» **Work required**
Your task is to reproduce word for word the lines running from the line containing "for helper in" to the line containing "obj.matrix_world = world", inclusive. Nothing else belongs in the answer.

» **Data segment**

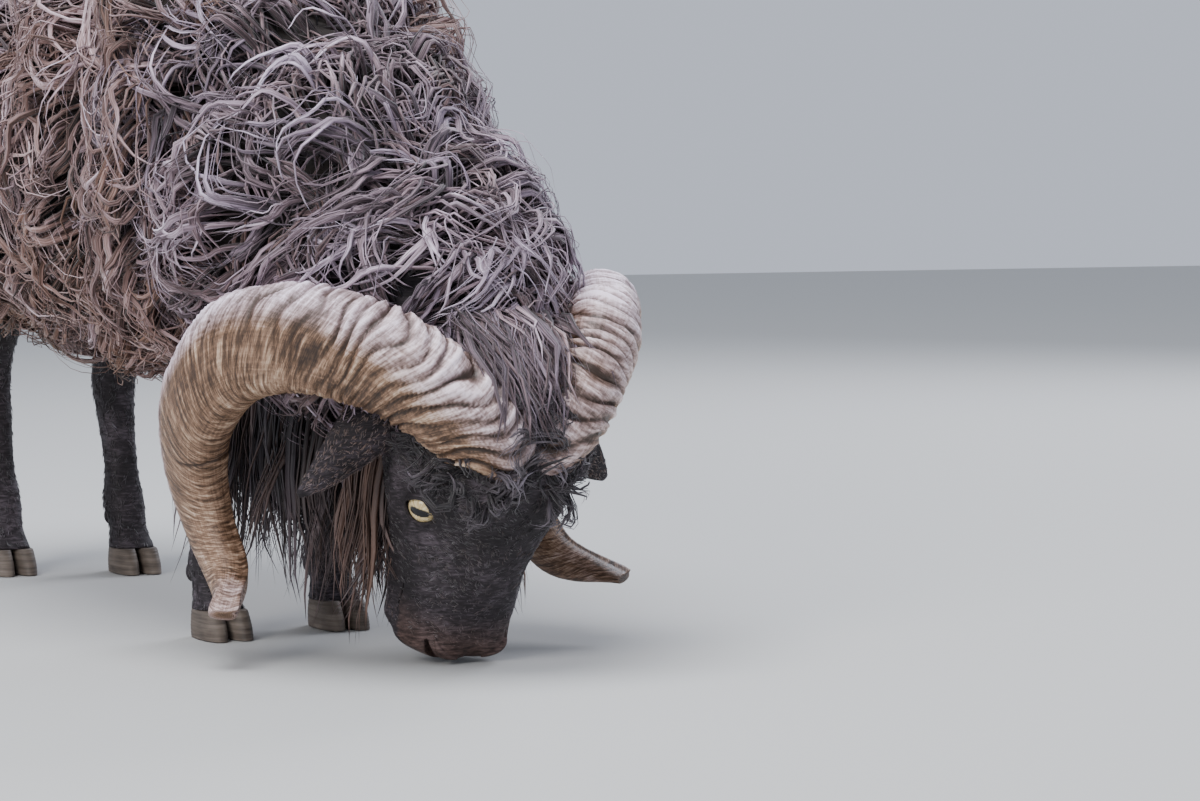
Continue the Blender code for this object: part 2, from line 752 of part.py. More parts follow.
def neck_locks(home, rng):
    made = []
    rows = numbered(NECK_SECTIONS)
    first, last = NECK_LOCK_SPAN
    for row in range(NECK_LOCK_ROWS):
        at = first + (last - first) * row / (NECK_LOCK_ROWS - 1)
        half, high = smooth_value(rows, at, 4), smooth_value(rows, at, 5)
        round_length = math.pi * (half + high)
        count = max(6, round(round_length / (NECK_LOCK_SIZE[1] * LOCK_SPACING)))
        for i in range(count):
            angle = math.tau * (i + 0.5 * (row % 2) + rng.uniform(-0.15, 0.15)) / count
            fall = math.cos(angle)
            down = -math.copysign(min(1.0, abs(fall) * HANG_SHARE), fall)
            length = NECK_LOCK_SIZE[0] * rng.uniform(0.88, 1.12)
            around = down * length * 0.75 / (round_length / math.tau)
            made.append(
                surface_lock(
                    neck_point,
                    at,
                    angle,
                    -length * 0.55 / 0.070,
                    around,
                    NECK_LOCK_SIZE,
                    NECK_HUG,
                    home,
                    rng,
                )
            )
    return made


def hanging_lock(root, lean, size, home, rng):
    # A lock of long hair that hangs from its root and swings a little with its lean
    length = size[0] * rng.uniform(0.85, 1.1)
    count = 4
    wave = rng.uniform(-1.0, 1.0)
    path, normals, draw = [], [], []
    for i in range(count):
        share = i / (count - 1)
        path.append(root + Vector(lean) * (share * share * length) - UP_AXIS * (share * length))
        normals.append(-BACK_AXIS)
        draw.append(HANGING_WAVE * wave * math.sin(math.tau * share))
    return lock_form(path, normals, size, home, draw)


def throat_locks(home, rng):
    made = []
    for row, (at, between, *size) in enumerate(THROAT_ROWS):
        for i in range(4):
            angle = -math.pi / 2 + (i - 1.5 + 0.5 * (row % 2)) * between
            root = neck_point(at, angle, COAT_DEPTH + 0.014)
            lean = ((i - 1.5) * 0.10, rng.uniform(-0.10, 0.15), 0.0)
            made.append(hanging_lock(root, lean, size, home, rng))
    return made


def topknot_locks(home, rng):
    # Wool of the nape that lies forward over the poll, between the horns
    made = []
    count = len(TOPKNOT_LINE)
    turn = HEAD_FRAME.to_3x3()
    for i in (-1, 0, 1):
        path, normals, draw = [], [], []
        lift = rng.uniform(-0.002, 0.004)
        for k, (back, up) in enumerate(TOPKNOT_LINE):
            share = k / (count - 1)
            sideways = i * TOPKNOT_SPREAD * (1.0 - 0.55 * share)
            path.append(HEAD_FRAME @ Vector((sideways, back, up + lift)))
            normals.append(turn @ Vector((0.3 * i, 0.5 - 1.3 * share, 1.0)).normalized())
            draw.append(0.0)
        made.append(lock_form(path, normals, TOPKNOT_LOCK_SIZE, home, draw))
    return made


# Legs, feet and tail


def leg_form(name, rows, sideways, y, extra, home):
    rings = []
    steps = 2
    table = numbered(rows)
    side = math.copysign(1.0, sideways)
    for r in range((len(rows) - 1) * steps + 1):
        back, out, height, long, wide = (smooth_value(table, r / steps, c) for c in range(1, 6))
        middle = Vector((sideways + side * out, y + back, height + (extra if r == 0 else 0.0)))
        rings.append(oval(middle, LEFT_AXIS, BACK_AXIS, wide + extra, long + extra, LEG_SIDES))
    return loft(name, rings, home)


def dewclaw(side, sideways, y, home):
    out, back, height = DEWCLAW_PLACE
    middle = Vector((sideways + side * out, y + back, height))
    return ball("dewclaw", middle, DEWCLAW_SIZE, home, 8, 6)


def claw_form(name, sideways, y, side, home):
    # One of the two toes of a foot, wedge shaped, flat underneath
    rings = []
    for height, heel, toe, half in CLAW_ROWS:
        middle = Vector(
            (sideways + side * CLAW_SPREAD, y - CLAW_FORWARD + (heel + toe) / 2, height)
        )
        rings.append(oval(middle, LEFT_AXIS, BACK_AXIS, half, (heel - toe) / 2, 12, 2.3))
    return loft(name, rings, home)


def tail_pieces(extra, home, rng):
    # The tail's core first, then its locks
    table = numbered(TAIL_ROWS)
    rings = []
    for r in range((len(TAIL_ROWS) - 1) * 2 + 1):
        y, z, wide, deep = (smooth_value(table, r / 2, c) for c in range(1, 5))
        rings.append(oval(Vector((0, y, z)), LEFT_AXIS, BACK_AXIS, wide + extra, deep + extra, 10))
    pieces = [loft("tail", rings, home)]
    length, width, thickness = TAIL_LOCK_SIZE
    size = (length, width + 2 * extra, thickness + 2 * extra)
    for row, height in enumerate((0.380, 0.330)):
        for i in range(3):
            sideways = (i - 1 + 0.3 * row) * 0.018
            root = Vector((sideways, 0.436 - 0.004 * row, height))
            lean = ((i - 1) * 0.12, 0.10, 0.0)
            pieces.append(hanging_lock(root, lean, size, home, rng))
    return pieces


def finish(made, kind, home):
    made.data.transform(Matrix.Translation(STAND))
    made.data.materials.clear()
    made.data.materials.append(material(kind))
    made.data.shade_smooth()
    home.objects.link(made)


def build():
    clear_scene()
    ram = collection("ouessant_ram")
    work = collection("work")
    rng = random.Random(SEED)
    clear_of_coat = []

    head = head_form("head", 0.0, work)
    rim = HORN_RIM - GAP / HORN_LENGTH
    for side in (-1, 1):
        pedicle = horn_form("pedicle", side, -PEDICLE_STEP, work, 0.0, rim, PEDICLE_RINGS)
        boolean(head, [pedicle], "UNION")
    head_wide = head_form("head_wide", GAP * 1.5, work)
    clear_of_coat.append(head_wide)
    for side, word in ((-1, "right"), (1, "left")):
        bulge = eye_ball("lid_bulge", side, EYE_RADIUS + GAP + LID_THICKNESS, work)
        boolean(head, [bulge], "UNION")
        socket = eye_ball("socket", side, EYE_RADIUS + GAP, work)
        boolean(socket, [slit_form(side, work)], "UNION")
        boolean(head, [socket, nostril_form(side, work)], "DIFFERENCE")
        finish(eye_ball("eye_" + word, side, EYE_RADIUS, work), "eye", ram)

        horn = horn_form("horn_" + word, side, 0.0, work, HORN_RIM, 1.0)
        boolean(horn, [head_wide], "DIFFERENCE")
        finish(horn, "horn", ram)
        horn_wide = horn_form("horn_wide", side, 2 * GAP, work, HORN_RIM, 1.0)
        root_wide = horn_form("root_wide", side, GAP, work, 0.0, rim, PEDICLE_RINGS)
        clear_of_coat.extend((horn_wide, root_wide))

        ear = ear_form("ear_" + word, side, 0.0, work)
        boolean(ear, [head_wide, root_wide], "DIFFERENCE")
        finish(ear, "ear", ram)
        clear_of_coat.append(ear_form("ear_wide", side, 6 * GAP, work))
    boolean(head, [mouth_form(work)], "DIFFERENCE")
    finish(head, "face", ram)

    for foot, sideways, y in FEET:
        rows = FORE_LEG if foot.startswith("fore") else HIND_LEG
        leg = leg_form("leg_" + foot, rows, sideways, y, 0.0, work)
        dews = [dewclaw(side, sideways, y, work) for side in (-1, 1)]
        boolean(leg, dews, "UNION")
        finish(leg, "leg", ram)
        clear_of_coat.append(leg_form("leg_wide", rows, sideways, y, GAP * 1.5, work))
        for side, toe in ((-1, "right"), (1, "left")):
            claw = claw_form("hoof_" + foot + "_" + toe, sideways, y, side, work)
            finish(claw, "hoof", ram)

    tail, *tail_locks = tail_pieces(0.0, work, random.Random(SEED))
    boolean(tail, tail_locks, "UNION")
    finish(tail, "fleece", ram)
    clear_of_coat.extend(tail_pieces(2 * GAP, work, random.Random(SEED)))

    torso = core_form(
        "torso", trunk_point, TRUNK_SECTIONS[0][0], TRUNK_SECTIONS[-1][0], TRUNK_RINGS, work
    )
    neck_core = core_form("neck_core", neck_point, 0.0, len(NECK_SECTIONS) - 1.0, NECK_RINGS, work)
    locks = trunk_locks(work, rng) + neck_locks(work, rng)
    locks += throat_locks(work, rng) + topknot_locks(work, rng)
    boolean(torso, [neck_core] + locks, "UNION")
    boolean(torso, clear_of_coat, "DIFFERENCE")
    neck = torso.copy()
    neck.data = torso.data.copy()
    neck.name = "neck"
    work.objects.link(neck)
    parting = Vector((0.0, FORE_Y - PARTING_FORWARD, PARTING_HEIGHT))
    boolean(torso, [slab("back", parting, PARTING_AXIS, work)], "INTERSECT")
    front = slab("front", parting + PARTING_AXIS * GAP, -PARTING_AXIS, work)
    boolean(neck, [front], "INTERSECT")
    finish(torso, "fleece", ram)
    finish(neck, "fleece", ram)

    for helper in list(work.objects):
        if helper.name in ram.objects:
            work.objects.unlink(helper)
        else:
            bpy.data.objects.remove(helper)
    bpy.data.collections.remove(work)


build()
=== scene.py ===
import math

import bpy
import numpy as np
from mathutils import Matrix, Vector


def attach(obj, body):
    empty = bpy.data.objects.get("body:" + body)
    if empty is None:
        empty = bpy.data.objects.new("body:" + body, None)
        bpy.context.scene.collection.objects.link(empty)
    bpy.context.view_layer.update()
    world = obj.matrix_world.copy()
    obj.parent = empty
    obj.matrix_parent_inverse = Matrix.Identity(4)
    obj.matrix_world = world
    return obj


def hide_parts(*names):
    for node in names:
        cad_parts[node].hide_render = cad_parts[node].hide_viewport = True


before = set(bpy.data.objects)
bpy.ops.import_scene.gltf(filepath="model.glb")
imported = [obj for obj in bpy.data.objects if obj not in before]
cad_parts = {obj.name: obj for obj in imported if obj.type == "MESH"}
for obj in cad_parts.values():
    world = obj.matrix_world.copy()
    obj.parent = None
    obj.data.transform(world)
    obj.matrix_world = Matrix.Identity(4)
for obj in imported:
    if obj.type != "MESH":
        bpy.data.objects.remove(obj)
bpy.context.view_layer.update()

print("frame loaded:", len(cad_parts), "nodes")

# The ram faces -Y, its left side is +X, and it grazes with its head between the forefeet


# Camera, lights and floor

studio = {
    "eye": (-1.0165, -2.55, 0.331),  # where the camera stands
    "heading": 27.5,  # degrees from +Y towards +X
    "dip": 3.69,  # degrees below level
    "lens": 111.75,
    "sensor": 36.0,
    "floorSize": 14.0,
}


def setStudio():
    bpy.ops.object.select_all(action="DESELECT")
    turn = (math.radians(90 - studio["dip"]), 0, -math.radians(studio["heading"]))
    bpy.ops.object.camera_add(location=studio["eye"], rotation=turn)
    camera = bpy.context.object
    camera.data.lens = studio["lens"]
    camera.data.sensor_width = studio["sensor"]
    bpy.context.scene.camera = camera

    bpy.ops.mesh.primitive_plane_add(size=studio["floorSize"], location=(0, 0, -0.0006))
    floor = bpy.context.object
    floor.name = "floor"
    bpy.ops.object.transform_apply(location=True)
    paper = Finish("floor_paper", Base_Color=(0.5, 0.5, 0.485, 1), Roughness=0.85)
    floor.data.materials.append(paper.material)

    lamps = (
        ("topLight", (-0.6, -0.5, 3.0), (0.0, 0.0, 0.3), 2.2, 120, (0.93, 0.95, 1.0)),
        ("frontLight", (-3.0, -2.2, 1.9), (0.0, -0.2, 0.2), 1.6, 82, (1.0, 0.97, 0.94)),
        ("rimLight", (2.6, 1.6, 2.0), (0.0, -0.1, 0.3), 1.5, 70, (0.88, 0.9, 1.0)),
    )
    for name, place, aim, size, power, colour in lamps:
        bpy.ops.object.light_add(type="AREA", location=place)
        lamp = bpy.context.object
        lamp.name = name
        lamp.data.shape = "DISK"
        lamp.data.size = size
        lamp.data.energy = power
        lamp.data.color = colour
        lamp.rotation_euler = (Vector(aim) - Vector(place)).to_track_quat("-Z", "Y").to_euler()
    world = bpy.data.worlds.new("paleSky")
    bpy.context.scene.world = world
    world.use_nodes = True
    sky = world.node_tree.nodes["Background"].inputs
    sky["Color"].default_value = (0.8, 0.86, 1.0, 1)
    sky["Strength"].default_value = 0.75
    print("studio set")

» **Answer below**
    for helper in list(work.objects):
        if helper.name in ram.objects:
            work.objects.unlink(helper)
        else:
            bpy.data.objects.remove(helper)
    bpy.data.collections.remove(work)


build()
=== scene.py ===
import math

import bpy
import numpy as np
from mathutils import Matrix, Vector


def attach(obj, body):
    empty = bpy.data.objects.get("body:" + body)
    if empty is None:
        empty = bpy.data.objects.new("body:" + body, None)
        bpy.context.scene.collection.objects.link(empty)
    bpy.context.view_layer.update()
    world = obj.matrix_world.copy()
    obj.parent = empty
    obj.matrix_parent_inverse = Matrix.Identity(4)
    obj.matrix_world = world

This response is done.